Le cause si conclusero nel 1977 con un diniego del riconoscimento. Le prove risultarono insufficienti per propendere per l’una o l’altra soluzione.

Gli oppositori portarono prove sul fatto che Anna fosse in realtà la polacca Franziska Schanzkowski, una lavoratrice in una fabbrica di materiali esplosivi, da cui sarebbero derivati i segni che ella portava sul corpo. Gli Schanzkowski prima la riconobbero come propria parente, ma in un secondo momento decisero di cambiare quanto detto. Anna venne considerata pazza e truffatrice, e rinchiusa in un istituto psichiatrico. Il 12 Aprile 1984 morì di polmonite negli Stati Uniti.

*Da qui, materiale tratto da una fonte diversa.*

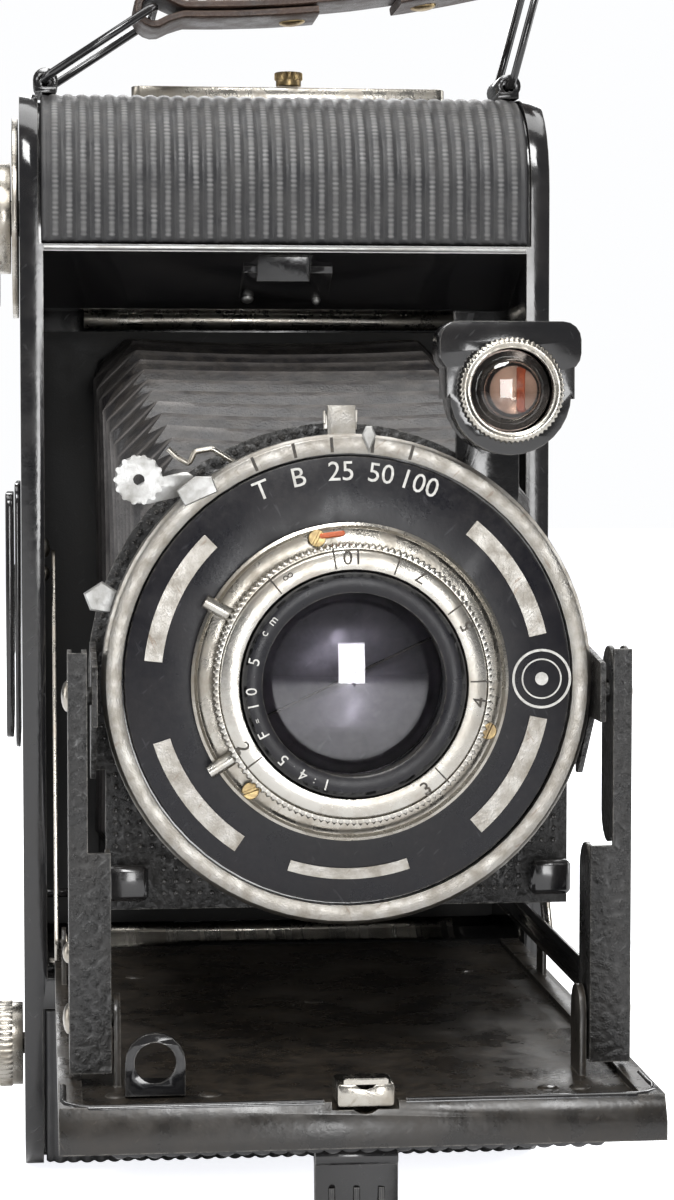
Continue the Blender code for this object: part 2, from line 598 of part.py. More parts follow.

Dopo la sua morte fu eseguito un secondo esame del DNA su un reperto bioptico di un intervento a cui  Anna Anderson si era sottoposta molti anni prima, che ne escluse la parentela con i Romanov. Le analisi confermarono che si trattasse probabilmente della malata psichiatrica Franziska Schanzkowski scomparsa da un ospedale psichiatrico di Berlino nel 1919.

Sembra, tuttavia, che Franziska si trovasse ancora in Polonia quando venne ritrovata Anna Anderson.

Ma chi avrebbe mai potuto accettare il contrario? Chi avrebbe mai acconsentito ad attribuire alla Anderson il titolo di gran duchessa, con il conseguente riconoscimento del ruolo di unica erede che le spettava?

L’esame bioptico avvenuto in tempi sospetti, le coincidenze tra Anna Anderson e Anastasija non avevano dissipato i dubbi della popolazione. Si alimentò, anzi, la speranza che Marija potesse essere ancora viva e non Anastasija.

Nell’agosto del 2007 vennero rinvenuti i resti di Marija e di Aleksej, che misero finalmente un punto alla nostra storia.

Così si conclude il dramma di Anastasija: nata al posto di un altro, morta al posto di un altro.

La certezza è una: Anastasija è colei che rompe le catene, tra la tradizione e la novità, tra conservazione e rivoluzione, tra realtà e fantasia, non principessa delle favole, ma principessa dei sogni, il sogno che non tutto ciò che finisce sia destinato a scomparire. E così raccontiamo di lei, e di Anna Anderson, non di una favola dai contorni splendenti, ma di un sogno in cui  tutti nel profondo continuiamo a credere.

“Feste, balli, fantasia: è il ricordo di sempre, ed un canto vola via quando viene dicembre.”